Saturday, October 13, 2012

'Uncanny Avengers' #1 and 'Saga'

A few weeks back, I was somewhat pessimistic about the Marvel NOW! initiative, and even went so far to say that it might turn me off Marvel Comics for good. Well, this week saw the release of the first of the Marvel NOW! comics, Rick Remender and John Cassaday’s ‘Uncanny Avengers’ #1, which I picked up, partly out of curiosity and partly because ‘Avengers’ comics are on my standing order. ‘Uncanny Avengers’ is basically the flagship title for the new, mutant-friendly Avengers that have arisen from the events of ‘Avengers Vs. X-Men’, with Captain America feeling guilty that Earth’s Mightiest Heroes haven’t done enough to help the mutant community in the past. As a result, long-time X-Men Wolverine, Rogue, and Havok (as leader) have been added to the roster of this ‘uncanny’ Avengers team, joining long-time Avengers Captain America, Thor, and the Scarlet Witch. (As my wife would say, ‘How many Avengers are there?!’)

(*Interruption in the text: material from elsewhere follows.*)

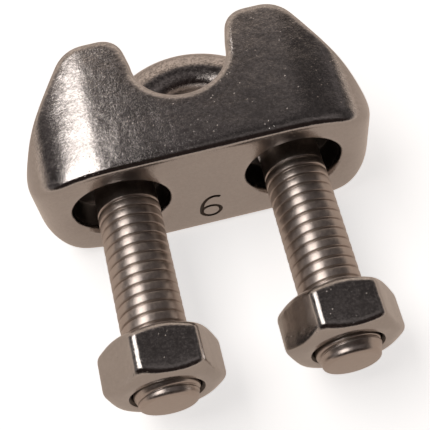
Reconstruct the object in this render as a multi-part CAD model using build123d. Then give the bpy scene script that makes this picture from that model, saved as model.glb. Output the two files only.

Anyway, I thought the first issue wasn’t bad, although I wonder if that wasn’t in large part due to the art of John Cassaday, who I still think is one of the best comic book artists (up there with JH Williams III, Frank Quitely, and Bryan Hitch) going around today. Cassaday’s art gives every bit of interaction within the book, whether it’s teammates arguing or fights with supervillains, a bit more weight. At the moment, the mashing together of the X-Men’s and Avengers’ worlds is intriguing, and is being well-handled enough to make it seem like all the pieces fit naturally together. However, it remains to be seen whether the concept will still have legs beyond the first ten or so issues when the novelty value wears off.  

I have no such reservations about ‘Saga’ (from Image Comics) though, the first six issues of which were released as a trade paperback this week. ‘Saga’ is the latest ongoing series from Brian K. Vaughan, who wrote two of the best series of recent years, ‘Y The Last Man’ (about a world in which all males are wiped out except one) and ‘Ex Machina’ (about a superhero who becomes the Mayor of New York), both of which would make excellent TV series if the right team got a hold of them. ‘Saga’ would too; it’s about two lovers (she with wings, he with horns) that come from different worlds who are continuously locked in war, having to protect themselves and their newborn child from the various forces being marshalled against them. Vaughan and artist Fiona Staples have assembled an interesting cast of supporting characters, including a young girl ghost who had her lower half blown off by a landmine, a freelance bounty hunter and his 'lying cat' (it tells when people are lying), and perhaps best of all, the uppity, somewhat absurd Prince Robot IV (pictured below). The language that Vaughan uses is also more engaging than most sci-fi/fantasy epics, as the characters’ conversations are a bit looser and dirtier than is usual for the genre. ‘Y The Last Man’ and ‘Ex Machina’ both proved that Vaughan plans for the long-term, so it should be fascinating to see how he develops this world over the next five years or so.